I would suggest - without intending any disrespect - that DSCH was a good pianist - concert-level even, in the context of his time and place - but no virtuoso.  And that the same is probably true of his son Maxim.  Most of his music featuring a piano (such as the Quintet) was written with either himself or his son in mind, as the performer - and to my ears it shows, in the piano writing as set against the string parts in the Quintet for example. 
(The Preludes and Fugues are an exception to this generality, being written for Nikolayeva. DSCH did record several of them, but not all I think.)

Ras

Quote from: Roy Bland on August 06, 2019, 05:15:12 PM
DSCH was also a good performer,here a 5 cds set of his own compositions:
https://melody.su/catalog/classic/41031/

Thank you, thank you, thank you!!
I have been waiting for years for an official re-release of opus 134 with Oistrakh on violin and Shostakovich on piano.
Where I live the new Melodya box is already on Spotify - whereas I can't find it on Amazon:

https://open.spotify.com/album/6tEPzhOk9TSiVvlN6sUYCO?si=srnY8GSwT6uFwMHkUPODSg
"Music is life and, like it, inextinguishable." - Carl Nielsen

amw

Shostakovich's recordings of the piano concertos are also not ideal as they were made after his hands started to be affected by a muscular degenerative condition. The recordings from the 1940s are better, I will particularly recommend the Piano Trio recordings w either Shirinsky/Tsiganov or Oistrakh/Sadlo which present the music very differently from the way "modern" recordings do—absolutely devoid of sentimentality and with a concentrated ferocity—and therefore probably represent the composer's intentions more clearly.

Mandryka

#7
Quote from: amw on August 07, 2019, 04:26:19 AM
I will particularly recommend the Piano Trio recordings w either Shirinsky/Tsiganov or Oistrakh/Sadlo which present the music very differently from the way "modern" recordings do—absolutely devoid of sentimentality and with a concentrated ferocity—and therefore probably represent the composer's intentions more clearly.

This is exactly how I felt the last time I listened to these recordings, which is about 10 years ago.

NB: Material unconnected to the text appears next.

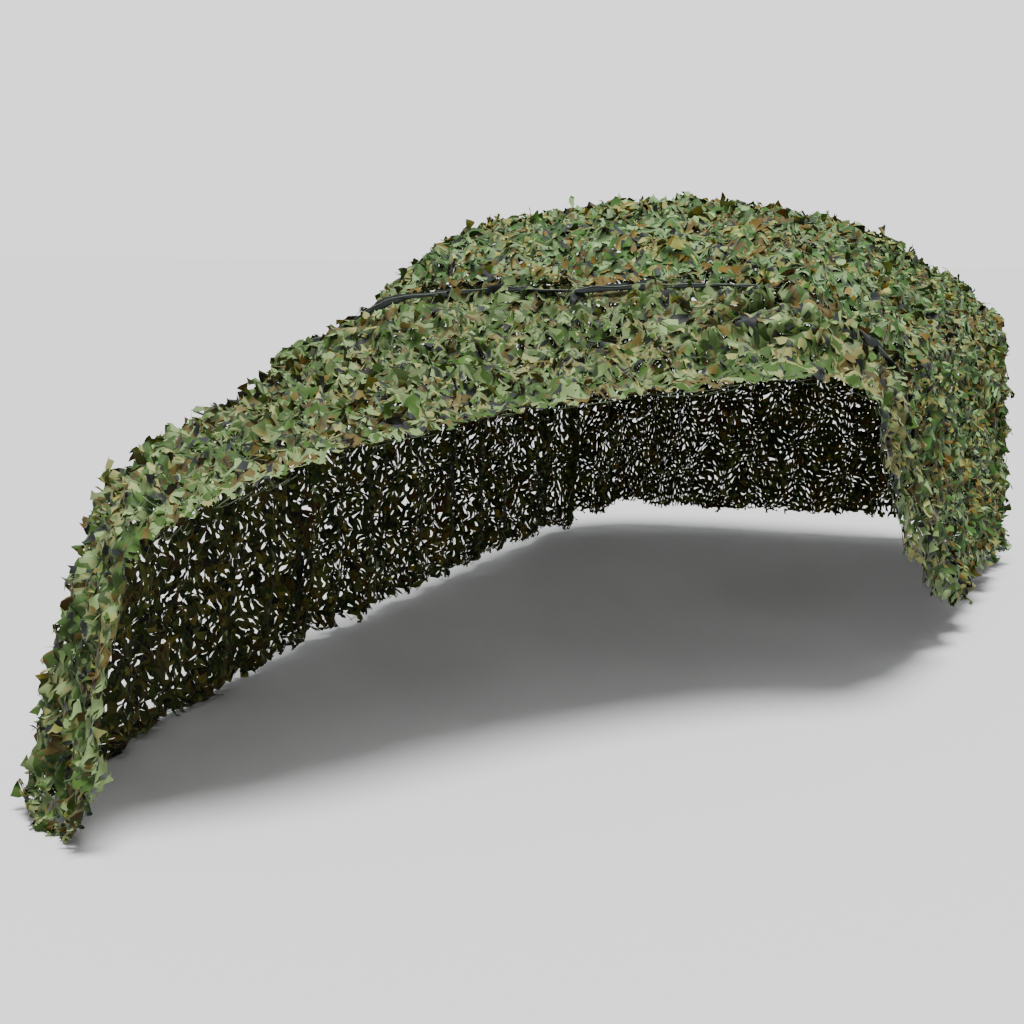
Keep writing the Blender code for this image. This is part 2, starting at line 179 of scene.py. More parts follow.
def distance_to(line: Array, p: Array, q: Array) -> Array:
    """Flat distance from each point to the nearest of a line's points."""
    nearest = np.full(p.shape, 9.0)
    for line_p, line_q in line:
        nearest = np.minimum(nearest, (p - line_p) ** 2 + (q - line_q) ** 2)
    return np.sqrt(nearest)


def closeness(line: Array, p: Array, q: Array, reach: float, power: int = 2) -> Array:
    """How near each flat point lies to a line: 1 on it, 0 well past the reach."""
    return np.exp(-((distance_to(line, p, q) / reach) ** power))


def slopes(place: Callable, p: Array, q: Array, step: float) -> tuple[Array, Array]:
    """How far a flat point's place moves between a step behind it and one ahead, by p and by q."""
    return place(p + step, q) - place(p - step, q), place(p, q + step) - place(p, q - step)


def unit(vectors: Array) -> Array:
    """Vectors of length 1, in the same directions."""
    return vectors / np.maximum(np.linalg.norm(vectors, axis=-1, keepdims=True), 1e-9)


def lattice_normals(points: Array) -> Array:
    """Outward unit normals of a lattice of points."""
    return unit(np.cross(np.gradient(points, axis=0), np.gradient(points, axis=1)))


JOIN_POINTS: Array = line_at(JOIN_LINE, np.linspace(0.006, 0.994, 300))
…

I'm just not in the mood today!

I did however listen to both Shostakovich and Nikolayeva playing some of the op 87 Preludes and Fugues quite recently, the first recordings she made, I like the composer's recordings very much, and, as you'd expect (she wasn't his puppet!) very different from Nikolayeva's. Nikolayeva seems to me to imbue the music with a warm nostalgic glow, DSCH doesn't. I want to say that Nikolayeva's treatment makes them sound almost Brahmsian, while Shostakovich makes them sound sui generis.

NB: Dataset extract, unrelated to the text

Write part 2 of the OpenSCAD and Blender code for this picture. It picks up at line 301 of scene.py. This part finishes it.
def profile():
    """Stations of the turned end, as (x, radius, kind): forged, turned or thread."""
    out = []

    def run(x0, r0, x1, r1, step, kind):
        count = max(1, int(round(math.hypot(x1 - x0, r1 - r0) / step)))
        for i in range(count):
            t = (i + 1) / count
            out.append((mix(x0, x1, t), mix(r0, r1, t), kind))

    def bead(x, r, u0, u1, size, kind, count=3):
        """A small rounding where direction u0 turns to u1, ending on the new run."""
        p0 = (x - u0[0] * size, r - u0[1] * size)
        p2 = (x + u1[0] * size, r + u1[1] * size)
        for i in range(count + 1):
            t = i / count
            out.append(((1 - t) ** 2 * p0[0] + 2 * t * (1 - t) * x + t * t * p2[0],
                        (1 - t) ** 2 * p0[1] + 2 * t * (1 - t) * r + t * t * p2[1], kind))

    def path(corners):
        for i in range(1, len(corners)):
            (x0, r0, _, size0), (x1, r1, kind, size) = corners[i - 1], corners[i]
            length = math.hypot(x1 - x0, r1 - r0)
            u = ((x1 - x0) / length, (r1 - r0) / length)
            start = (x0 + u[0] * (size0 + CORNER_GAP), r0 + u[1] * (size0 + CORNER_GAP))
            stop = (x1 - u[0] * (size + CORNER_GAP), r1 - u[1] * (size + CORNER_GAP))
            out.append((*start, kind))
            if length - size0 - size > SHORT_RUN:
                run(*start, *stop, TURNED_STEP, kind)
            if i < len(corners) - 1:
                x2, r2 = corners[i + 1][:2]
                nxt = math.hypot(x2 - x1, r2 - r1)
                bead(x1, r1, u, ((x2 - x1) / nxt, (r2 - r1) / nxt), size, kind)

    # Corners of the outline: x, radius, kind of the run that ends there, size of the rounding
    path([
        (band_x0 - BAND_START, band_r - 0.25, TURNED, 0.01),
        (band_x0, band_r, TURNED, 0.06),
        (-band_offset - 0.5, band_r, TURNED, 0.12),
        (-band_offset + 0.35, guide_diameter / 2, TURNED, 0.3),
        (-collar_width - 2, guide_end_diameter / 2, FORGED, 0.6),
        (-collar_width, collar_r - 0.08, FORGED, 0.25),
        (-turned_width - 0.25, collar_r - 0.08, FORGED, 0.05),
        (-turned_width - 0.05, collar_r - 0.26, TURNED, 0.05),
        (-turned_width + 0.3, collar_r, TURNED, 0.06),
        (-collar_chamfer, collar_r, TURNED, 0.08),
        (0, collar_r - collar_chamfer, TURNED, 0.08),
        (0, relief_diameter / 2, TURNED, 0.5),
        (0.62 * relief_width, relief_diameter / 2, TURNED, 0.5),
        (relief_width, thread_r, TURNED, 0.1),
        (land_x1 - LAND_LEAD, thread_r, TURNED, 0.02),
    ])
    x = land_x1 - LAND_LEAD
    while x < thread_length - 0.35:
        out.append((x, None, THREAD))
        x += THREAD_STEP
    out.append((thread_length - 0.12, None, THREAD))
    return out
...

Both Shostakovich and Hindemith wrote big sets of preludes  and fugues, and DSCH's recordings make me see the composers as having some aesthetic ideas in common, not least seriousness. Anyway, that's just an idea to explore sometime.
Wovon man nicht sprechen kann, darüber muss man schweigen

aukhawk

Quote from: Brian on August 06, 2019, 05:17:24 PM
I've heard the EMI recordings of his own concertos. I'm actually not a huge fan - they're so fast that he seems to be dashing through them without making any attempt to express or engage with his own work.
Of course...it's possible that those readings are really what he had in mind...

Time pressure maybe?

Recording producer:  "Dmitri - we've only got a 20 minute reel of tape."
DSCH:  "Oh - da."
Producer:  "We're re-using that tape with Stalin's birthday speech on it, is that OK?"
DSCH:  "DA."

aukhawk

#9
Quote from: amw on August 07, 2019, 04:26:19 AM
I will particularly recommend the Piano Trio recordings w either Shirinsky/Tsiganov or Oistrakh/Sadlo which present the music very differently from the way "modern" recordings do—absolutely devoid of sentimentality and with a concentrated ferocity—and therefore probably represent the composer's intentions more clearly.

That Trio with Oistrakh/Sadlo (which is included in the compilation linked in the OP) is searing! - thanks for pointing that one out.

[edit to add - also from the same compilation, the Concertino for 2 Pianos which has an adjacent opus number to the 10th Symphony, and I'd never heard it before.